Anglo-Saxon Imperialism? Wait until you get a taste of Chinese Imperialism under Xi Xinping, as Vietnam, the Philippines and Hong Kong already have and as Taiwan lives in fear of every day. The militarisation of the Western Pacific by a hostile, genocidal major military power is a nightmare now being made real. Through naked corruption of the local elites China has bought itself a land-based carrier which is a major threat to the sovereignty of every country in the region. And you're okay with that?

oneblokesview said...

Just a small point. Mahuta does not arbitrarily make NZ Government Foreign Policy.
She has input, sure.
But she has to follow Cabinet and Caucus direction.

The Barron said...

I feel a rare need to defend Winston Peters.

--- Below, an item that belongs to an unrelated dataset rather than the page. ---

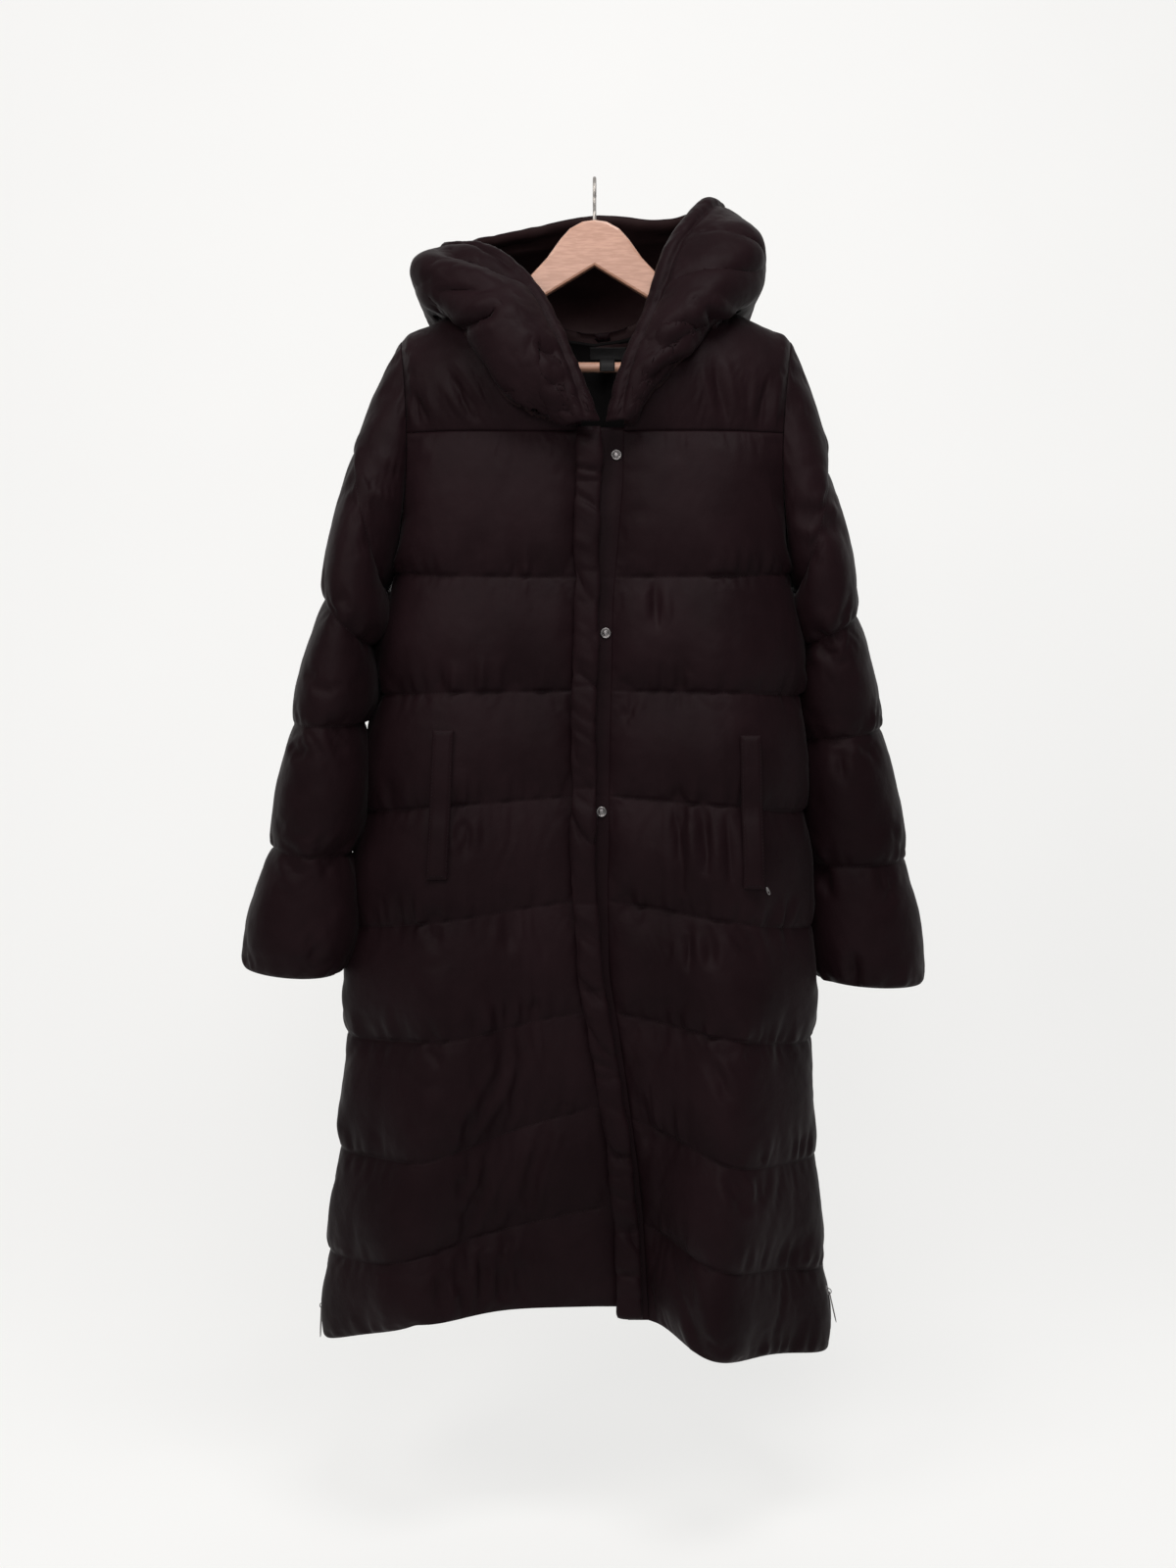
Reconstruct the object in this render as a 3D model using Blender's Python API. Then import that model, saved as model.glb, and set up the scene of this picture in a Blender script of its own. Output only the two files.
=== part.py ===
"""Long padded coat with a deep hood, hanging on a wooden hanger.

Metres, +Z up.  The front of the coat faces -Y and +X is the wearer's left.  The origin is inside
the crown of the hanger's hook.  Every cloth piece is a closed wall: a grid of points on the seam
surface, moved outwards and inwards along the surface's normals, with the channels puffed up
between their seams.
"""
import math

import bmesh
import bpy
import numpy as np
from mathutils import Vector
from mathutils.bvhtree import BVHTree

# ------------------------------------------------------------------ driving sizes
SEAM_GAP = 0.0002          # each piece stops this far short of the seam line
SEAM_WALL = 0.0012         # half the wall on a seam
COLS = 8                   # columns across half a front
BACK_COLS = 14             # 4 under each shoulder and 6 under the neck
ROWS = 3                   # rows in one channel of the body
YOKE_ROWS = 4
SECTION_POWER = 3.0        # how square the body's section is
BODY_PUFF = 0.0125         # height of a channel over its seams
BODY_INNER = 0.0045        # depth of a channel behind its seams
SIDE_SHARE = 0.45          # of a channel's puff that is left on the side seam
VENT_LEVEL = 6             # the seam from which the side seams are zipped and flat
YOKE_PUFF = 0.0085
SLEEVE_PUFF = 0.011
HOOD_HALF_WALL = 0.0040

PLACKET_WIDTH = 0.0275
PLACKET_THICK = 0.0125
PLACKET_LIFT = 0.0052      # back of the placket in front of the seam surface
UNDERLAP_REACH = ((-0.33, 0.035), (-0.45, 0.0262), (-0.70, 0.0255), (-0.82, 0.0190))   # sewn edge by height
UNDERLAP_START = -0.003    # its free edge; both are x from the placket's centre line
UNDERLAP_PUFF = 0.0010
PANEL_TUCK = 0.006         # the right front starts this far behind the placket's centre line
SNAP_STANDOFF = 0.0012     # backs of the snaps in front of the seam wall
SOCKET_OFFSETS = (0.0080, 0.0080, 0.0080, -0.0050, -0.0050)
SNAP_RADIUS = 0.0055
SNAP_HEIGHT = 0.0022
WELT_WIDTH = 0.0215
WELT_THICK = 0.0040
WELT_GAP = 0.0006

WOOD_THICK = 0.0125
BAR_RADIUS = 0.0055
BAR_Z = -0.2005
WIRE_RADIUS = 0.0019
HOOK_RADIUS = 0.0165       # centre line of the hook's bow
STEM_FOOT = -0.066         # the wire's end inside the wood
BAR_END = 0.0015           # the bar's ends beyond the tips' centres
HOLE_GAP = 0.0004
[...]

In Samoa he has always been highly respected, despite what you would expect in regard to some of his immigration policies. He was given the matai title, Vaovasamanaia. This is a chiefly title and most Samoans recognize Peters by this honorific. It is sometimes easy to presume how others are perceived in different countries and cultures, but sometimes it can go deeper than presumption.

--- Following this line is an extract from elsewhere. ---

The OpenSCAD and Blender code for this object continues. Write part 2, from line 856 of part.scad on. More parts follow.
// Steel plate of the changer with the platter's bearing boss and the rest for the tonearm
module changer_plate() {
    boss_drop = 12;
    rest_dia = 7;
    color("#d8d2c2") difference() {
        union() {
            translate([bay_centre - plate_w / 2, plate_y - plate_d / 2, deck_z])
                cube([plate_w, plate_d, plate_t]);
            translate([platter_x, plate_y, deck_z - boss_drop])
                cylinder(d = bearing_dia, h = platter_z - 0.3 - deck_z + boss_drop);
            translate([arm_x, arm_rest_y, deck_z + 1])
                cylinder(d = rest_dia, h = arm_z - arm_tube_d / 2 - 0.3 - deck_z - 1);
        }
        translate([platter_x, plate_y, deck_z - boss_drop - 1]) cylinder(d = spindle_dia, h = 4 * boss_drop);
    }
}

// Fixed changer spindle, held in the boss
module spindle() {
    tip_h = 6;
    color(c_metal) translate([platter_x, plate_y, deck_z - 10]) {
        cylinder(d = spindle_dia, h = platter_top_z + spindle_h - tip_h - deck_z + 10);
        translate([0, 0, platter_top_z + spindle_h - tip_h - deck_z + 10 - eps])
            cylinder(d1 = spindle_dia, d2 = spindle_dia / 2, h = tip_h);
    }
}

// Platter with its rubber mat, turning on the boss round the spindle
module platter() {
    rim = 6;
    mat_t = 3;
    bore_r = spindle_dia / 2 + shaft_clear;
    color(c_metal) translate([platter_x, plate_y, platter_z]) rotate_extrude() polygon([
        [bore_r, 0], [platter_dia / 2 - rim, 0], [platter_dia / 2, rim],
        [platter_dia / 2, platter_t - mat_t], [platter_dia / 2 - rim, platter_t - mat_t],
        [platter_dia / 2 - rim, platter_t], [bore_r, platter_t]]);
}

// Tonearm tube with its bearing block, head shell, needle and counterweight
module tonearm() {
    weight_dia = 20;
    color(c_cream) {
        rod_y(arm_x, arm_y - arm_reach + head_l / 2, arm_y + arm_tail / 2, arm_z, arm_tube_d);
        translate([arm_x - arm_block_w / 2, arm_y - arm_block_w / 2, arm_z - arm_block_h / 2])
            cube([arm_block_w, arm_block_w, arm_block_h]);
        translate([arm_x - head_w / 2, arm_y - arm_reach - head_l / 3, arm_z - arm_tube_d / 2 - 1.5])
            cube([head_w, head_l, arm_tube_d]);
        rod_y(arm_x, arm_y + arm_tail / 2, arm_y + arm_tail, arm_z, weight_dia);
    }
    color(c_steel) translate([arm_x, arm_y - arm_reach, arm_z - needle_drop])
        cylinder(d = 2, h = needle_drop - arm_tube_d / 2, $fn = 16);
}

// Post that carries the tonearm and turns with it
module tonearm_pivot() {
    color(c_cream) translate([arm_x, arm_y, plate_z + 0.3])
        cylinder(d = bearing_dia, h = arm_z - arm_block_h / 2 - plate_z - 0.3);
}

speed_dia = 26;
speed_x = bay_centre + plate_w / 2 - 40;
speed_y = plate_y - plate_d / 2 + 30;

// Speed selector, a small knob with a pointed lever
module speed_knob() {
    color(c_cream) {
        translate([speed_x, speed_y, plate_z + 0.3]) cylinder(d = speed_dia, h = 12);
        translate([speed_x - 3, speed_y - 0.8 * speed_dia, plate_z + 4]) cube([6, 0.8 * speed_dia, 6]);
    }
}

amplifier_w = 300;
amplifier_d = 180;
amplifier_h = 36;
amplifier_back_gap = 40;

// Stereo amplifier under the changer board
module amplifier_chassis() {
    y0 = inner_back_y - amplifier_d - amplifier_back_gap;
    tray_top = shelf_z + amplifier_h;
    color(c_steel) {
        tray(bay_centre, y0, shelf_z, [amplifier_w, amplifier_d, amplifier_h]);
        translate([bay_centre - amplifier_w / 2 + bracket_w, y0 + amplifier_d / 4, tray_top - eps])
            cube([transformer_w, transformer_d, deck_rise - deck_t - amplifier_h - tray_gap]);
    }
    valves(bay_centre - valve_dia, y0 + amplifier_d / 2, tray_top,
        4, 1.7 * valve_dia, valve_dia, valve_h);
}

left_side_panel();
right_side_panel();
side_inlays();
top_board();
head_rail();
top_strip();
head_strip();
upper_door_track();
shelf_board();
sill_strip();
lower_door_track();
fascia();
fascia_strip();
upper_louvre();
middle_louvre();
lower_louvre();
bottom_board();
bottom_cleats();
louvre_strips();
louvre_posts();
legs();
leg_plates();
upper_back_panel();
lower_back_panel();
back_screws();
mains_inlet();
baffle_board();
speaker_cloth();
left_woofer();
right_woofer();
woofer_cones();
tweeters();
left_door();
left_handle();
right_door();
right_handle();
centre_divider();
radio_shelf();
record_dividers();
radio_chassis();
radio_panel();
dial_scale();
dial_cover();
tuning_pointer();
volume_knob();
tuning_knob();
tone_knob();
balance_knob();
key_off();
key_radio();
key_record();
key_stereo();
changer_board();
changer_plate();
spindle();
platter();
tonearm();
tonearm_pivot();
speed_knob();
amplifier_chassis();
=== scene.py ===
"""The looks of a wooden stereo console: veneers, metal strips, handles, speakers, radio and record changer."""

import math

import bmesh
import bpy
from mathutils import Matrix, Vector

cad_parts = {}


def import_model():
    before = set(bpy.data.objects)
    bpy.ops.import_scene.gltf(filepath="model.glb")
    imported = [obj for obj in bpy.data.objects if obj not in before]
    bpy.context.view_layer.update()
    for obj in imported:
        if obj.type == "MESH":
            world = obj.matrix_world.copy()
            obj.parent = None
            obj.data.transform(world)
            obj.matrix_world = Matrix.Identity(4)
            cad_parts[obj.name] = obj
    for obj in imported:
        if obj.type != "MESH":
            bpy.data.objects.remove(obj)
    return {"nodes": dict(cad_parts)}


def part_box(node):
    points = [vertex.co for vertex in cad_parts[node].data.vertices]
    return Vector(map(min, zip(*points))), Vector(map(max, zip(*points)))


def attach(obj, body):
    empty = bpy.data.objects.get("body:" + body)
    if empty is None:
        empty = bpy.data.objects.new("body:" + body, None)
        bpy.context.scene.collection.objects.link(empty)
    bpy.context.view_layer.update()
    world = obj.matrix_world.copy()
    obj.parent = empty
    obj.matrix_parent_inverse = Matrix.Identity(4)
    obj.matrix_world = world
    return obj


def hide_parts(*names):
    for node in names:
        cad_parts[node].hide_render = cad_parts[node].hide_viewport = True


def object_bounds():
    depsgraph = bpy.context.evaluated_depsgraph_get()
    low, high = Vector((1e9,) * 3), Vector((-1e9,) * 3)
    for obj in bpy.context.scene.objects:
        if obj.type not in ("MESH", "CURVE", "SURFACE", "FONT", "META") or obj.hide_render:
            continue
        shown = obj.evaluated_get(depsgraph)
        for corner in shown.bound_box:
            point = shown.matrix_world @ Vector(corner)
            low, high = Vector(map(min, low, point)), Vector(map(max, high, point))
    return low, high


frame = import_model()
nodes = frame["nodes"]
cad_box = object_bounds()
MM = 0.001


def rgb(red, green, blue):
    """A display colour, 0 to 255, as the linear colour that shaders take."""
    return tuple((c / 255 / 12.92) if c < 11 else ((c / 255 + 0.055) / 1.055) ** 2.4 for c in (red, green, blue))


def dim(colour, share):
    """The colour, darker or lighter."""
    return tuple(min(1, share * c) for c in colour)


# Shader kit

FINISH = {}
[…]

Both Peters and Mahuta have considerable mana in the Pacific, both express their mana in differing ways and both are accorded mana in different ways. It is wrong to suggest that Peters would be seen as an Anglo stand in, or that Mahuta would be seen culturally separate from the NZ Government. Both carry the personal mana and that of the state.

Mana is a specifically Pasifika expression of an understanding of prestige and 'face' which has commonality in East Asia. New Zealand has a better understanding of this than Australia, Britain or the States, and as such we can be seen as part of the Pacific, not overlords. This can be seen by our immediate cooperative agreement with Fiji, which had headed the Melanesian Spearhead Group - which includes the Solomon Islands. This shows an extension of the 'get alongside' strategy of the Ardern Pacific reset.

greywarbler said...

Archduke you sound learned and wise as Sir Geoffrey Palmer did Perhaps you could try and advise the government and they might listen to you. Palmer was Prime Minister for a short while in the late 1980s. He wrote a book but didn't seem to lead to change for the better.
If he still feels up to it, it would be an interesting thing to ascertain where he felt the most propitious opening to effectiveness now would be?

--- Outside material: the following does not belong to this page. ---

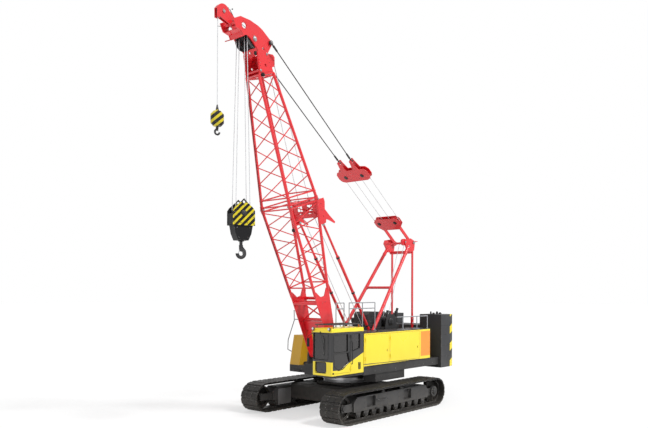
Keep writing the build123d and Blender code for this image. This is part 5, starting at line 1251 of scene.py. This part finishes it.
spike.lathe((-3.30, 0.478, 5.925), (-1, 0.2, 0.06),
            [(0.022, 0.0), (0.020, 0.10), (0.012, 0.16), (0.012, 0.20), (0, 0.20)], 12)
for side, _ in SIDES:
    foot, leg = (np.array([x, side * y, z]) for x, y, z in (LEG_FOOT, np.subtract(LEG_HEAD, LEG_FOOT)))
    for t in (0.06, 0.592, 0.93):
        spike.lathe(foot + leg * t, leg, collar(0.062, 0.070, 0.05, 0.042), 22)
spike.build()

drums = Piece("winch_trim", dark_steel, "upperstructure")
for name, r in (("main_drum", 0.17), ("aux_drum", 0.17), ("boom_drum", 0.13)):
    x, z = DRUMS[name]
    for side, _ in SIDES:
        drums.lathe((x, side * 0.608, z), side * Y, [(r, 0), (r, 0.02), (r * 0.8, 0.035), (r * 0.45, 0.04),
                                                     (r * 0.45, 0.07), (0, 0.07)], 28)
        drums.bolts(ring_of((x, side * 0.628, z), X, Z, r * 0.88, 10), side * Y, 0.011)
drums.build()

for name, d, edge_y in (("lower_spreader", LOWER_D, (0.45, 0.30, -0.30, -0.45)),
                        ("upper_spreader", UPPER_D, (0.52, 0.18, -0.18, -0.52))):
    piece = Piece(name + "_bolts", dark_steel, name)
    for face in (-1, 1):
        way = SQUARE_TO_LINE * face
        for y in (-0.365, 0.365):
            piece.lathe(on_line(d, y, face * 0.080), way,
                        [(0.075, 0), (0.075, 0.006), (0.048, 0.012), (0.048, 0.026), (0, 0.030)], 24)
            piece.bolts([on_line(d + 0.062 * cos(a), y + 0.062 * sin(a), face * 0.086)
                         for a in np.arange(4) * pi / 2 + 0.8], way, 0.007)
        piece.bolts([on_line(d - 0.10, y, face * 0.080) for y in edge_y], way, 0.010)
    piece.build()

sockets = Piece("pendant_sockets", dark_steel, "upper_spreader")
lay = Piece("pendant_rope", greased, "upper_spreader", "wire_rope")
for side, _ in SIDES:
    low, high = on_line(4.27, side * 0.27, 0), on_line(LINE_LENGTH, side * 0.350, 0)
    way = unit(high - low)
    lay.rope([low + way * 0.30, high - way * 0.30], 0.0172, 12, 0.03)
    for end, along in ((low, way), (high, -way)):
        sockets.lathe(end + along * 0.11, along, [(0.031, 0), (0.034, 0.01), (0.034, 0.05), (0.031, 0.06),
                                                  (0.031, 0.15), (0.026, 0.20), (0.018, 0.22)], 20)
    sockets.lathe(low + SQUARE_TO_LINE * 0.090, SQUARE_TO_LINE, cap(0.034, 0.010, 0.018, 0.014), 18)
sockets.build()
lay.build()

stop_foot, stop_top = TURN_ROLLER, on_boom(4.35, 0, 0.76)
stop_way, stop_length = unit(stop_top - stop_foot), np.linalg.norm(stop_top - stop_foot)
collars = Piece("backstop_collars", dark_steel, "backstop_tubes")
for side, _ in SIDES:
    for d in (0.24, 1.6, 2.98):
        at = stop_foot + stop_way * d + (0, side * 0.50, 0)
        collars.lathe(at, stop_way, collar(0.050, 0.062, 0.03, 0.026), 22)
    pin_end(collars, stop_foot + (0, side * 0.609, 0), side * Y, 0.030)
collars.build()
rod_ends = Piece("backstop_rod_ends", machined, "backstop_rods", "machined_steel")
for side, _ in SIDES:
    rod_ends.lathe(stop_top + (0, side * 0.472, 0), -side * Y, cap(0.040, 0.008, 0.026, 0.012), 18)
    at = stop_foot + stop_way * (stop_length - 0.16) + (0, side * 0.50, 0)
    rod_ends.lathe(at, stop_way, [(0.040, 0), (0.046, 0.004), (0.046, 0.05), (0.040, 0.054)], 6)
rod_ends.build()

# %% [markdown]
# ## Hooks
# Bolts and shaft nuts on the block, spring latches in the hook throats and a rope socket on the ball.

# %% Hooks
U_BLOCK, V_BLOCK = in_block(1, 0, 0) - in_block(0, 0, 0), in_block(0, 1, 0) - in_block(0, 0, 0)
block_fit = Piece("block_bolts", dark_steel, "main_block")
for face in (-1, 1):
    out = V_BLOCK * face
    block_fit.lathe(in_block(0, face * 0.206, BLOCK_Z), out, [(0.085, 0), (0.085, 0.010), (0.055, 0.016),
                                                              (0.055, 0.034), (0.045, 0.040), (0, 0.040)], 26)
    sheet = [(x, z) for x in (-0.29, 0.29) for z in (-0.28, -0.10, 0.02)]
    sheet += [(-0.10, -0.28), (0.10, -0.28), (0.0, 0.235)]
    weight_spots = [(-0.2, -0.42), (0.2, -0.42), (-0.14, -0.70), (0.14, -0.70)]
    for y, spots in ((0.206, sheet), (0.166, weight_spots)):
        block_fit.bolts([in_block(x, face * y, BLOCK_Z + z) for x, z in spots], out, 0.016)
block_fit.lathe((BLOCK_X, 0, BLOCK_Z - 0.785), -Z,
                [(0.085, 0), (0.085, 0.02), (0.065, 0.03), (0.055, 0.03)], 24)
block_fit.build()

for body, x, low, eye, bar, way in (("main_hook", BLOCK_X, 4.935, 0.062, 0.052, -U_BLOCK),
                                    ("aux_hook", nose_x, 8.37, 0.040, 0.027, U_BLOCK)):
    centre = low + eye + 2 * bar
    latch = Piece(body + "_latch", machined, body, "machined_steel")
    top = np.array([x, 0, centre + eye + bar * 0.7]) - way * (eye * 0.55)
    tip = np.array([x, 0, centre - eye * 0.2]) - way * (eye + bar * 0.55)
    latch.tube([top, (top + tip) / 2 - way * 0.006, tip], [bar * 0.20, bar * 0.16, bar * 0.12], 8)
    latch.lathe(top - V_BLOCK * bar * 0.5, V_BLOCK, [(bar * 0.32, 0), (bar * 0.32, bar)], 14)
    latch.build()

BALL_TOP = 9.105
ball = Piece("ball_socket", dark_steel, "aux_ball")
ball.lathe((nose_x, 0, BALL_TOP), Z,
           [(0.040, -0.05), (0.044, -0.04), (0.044, 0), (0.030, 0.05), (0.020, 0.12), (0.013, 0.13)], 20)
ball.build()

# %% [markdown]
# ## Light and floor
# A soft key sun from the machine's left, a faint fill from ahead and a pale sky. The floor and the
# sky show white to the camera and in reflections, and the floor keeps the machine's shadow.

# %% Light and floor
world = bpy.data.worlds.new("studio")
bpy.context.scene.world = world
world.use_nodes = True
tree = world.node_tree
rays = make(tree, "LightPath", "rays").outputs
seen = calc(tree, "MAXIMUM", rays["Is Camera Ray"], rays["Is Transmission Ray"])
seen = calc(tree, "MAXIMUM", seen, calc(tree, "MULTIPLY", rays["Is Glossy Ray"], 0.8))
fill(tree, tree.nodes["Background"], {
    "Color": (1, 1, 1, 1), "Strength": calc(tree, "ADD", calc(tree, "MULTIPLY", seen, 0.45), 0.55)})


def sun_lamp(name, strength, azimuth, height, size):
    """A sun that shines from an azimuth and a height in degrees, soft by its size."""
    data = bpy.data.lights.new(name, "SUN")
    data.energy = strength
    data.angle = radians(size)
    lamp = bpy.data.objects.new(name, data)
    lamp.rotation_euler = (Matrix.Rotation(radians(azimuth + 90), 4, "Z")
                           @ Matrix.Rotation(radians(90 - height), 4, "X")).to_euler()
    bpy.context.scene.collection.objects.link(lamp)


sun_lamp("key sun", 2.45, 105, 48, 12)
sun_lamp("fill sun", 0.5, 20, 30, 40)

FLOOR_HALF = 200
floor_paint = bpy.data.materials.new("pale floor")
floor_paint.use_nodes = True
tree = floor_paint.node_tree
shader = tree.nodes["Principled BSDF"]
fill(tree, shader, {"Base Color": (0.90, 0.90, 0.90, 1), "Roughness": 0.9})
glow = make(tree, "Emission", "white to the camera", {"Color": (1, 1, 1, 1)})
seen = calc(tree, "MULTIPLY", make(tree, "LightPath", "rays").outputs["Is Camera Ray"], 0.55)
wash = make(tree, "MixShader", "wash", {"Fac": seen, 1: shader.outputs[0], 2: glow.outputs[0]})
fill(tree, tree.nodes["Material Output"], {"Surface": wash.outputs[0]})
floor = Piece("floor", floor_paint, None)
corners = FLOOR_HALF * np.array([(-1, -1), (1, -1), (1, 1), (-1, 1)])
floor.plate(corners, (0, 0, -0.02), X, Y, 0.02, 0.0005)
floor.build(ride=False)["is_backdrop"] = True

# %% Sizes
low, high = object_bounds()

When, in 1984, the Labour Party won the general elections, Palmer became Deputy Prime Minister of the Fourth Labour Government. He also became Attorney-General and Minister of Justice.[6] The new justice minister, who had promoted proportional representation as a law professor in his book Unbridled Power?, also published in 1984, set up a Royal Commission to investigate the electoral system and propose modifications or alternatives. His Royal Commission reported in December 1986 recommending the mixed-member proportional representation system. After the 1987 elections, when Labour was re-elected, he also became Minister of the Environment, an area in which he took personal interest.[7]...

He was appointed a Knight Commander of the Order of St Michael and St George in the 1991 New Year Honours*...

In September 2016, Palmer and legal academic Andrew Butler published A Constitution for Aotearoa New Zealand.[22] In this book the pair outlined their arguments for New Zealand to adopt a written Constitution, and also drafted out what this would look like. They then invited public submissions on the subject online and spent a year promoting the book and their campaign.[23] The pair released a second book in 2018, Towards Democratic Renewal, that amends some of their proposal in the previous text and further argues their cause for a written Constitution,[24] taking on board the response of the public. This campaign is ongoing...

* Honours and awards
Palmer was appointed a member of Her Majesty's Privy Council in 1985.[25] He was appointed a Knight Commander of the Order of St Michael and St George in the 1991 New Year Honours,[26] and made an Honorary Companion of the Order of Australia in the same year. In 1991 he was listed on the United Nations Global 500 Roll of Honour for his work on environmental issues. These included reforming resource management law. Palmer also sat as a Judge ad hoc on the International Court of Justice in 1995. He holds honorary doctorates from three universities. In 2008 Palmer was one of the first people appointed as Senior Counsel during the temporary change from Queen's Counsel in the Helen Clark Government.[27]
https://en.wikipedia.org/wiki/Geoffrey_Palmer_(politician)#Honours_and_awards

He and Andrew Butler have tried to make their way through the swamp of NZ politics for a long time but haven't succeeded yet. Might he have some fruitful ideas, or have the fruitflies spoiled them?

Unbridled Power: An Interpretation of New Zealand's ...
https://www.amazon.com › Unbridled-Power-Interpreta...
Editorial Reviews. About the Author. Geoffrey Palmer is former Prime Minister of New Zealand, and Professor of Law at Victoria University of Wellington ...
http://nzetc.victoria.ac.nz/tm/scholarly/tei-Salient42201979-t1-body-d19.html

Phil Saxby said...

Geoff Palmer had a huge role in NZ's adoption of MMP, which transformed our politics. He should rest on his laurels.

His and others' efforts to promote a written constitution have little or no chance of success and are best ignored.

Soon enough, the world's existing constitutions will be suspended as part of desperate, last-minute attempts to avert planetary climate collapse...

sumsuch said...

I hated Palmer's appearances on Kim Hill's morning show on National Radio, as so he was a respected figure, rather than an over-thrower of the people's rule. Him reporting from American colleges. He was a duffer. What did the great Henri lV call James l? -- the wisest fool in Christendom.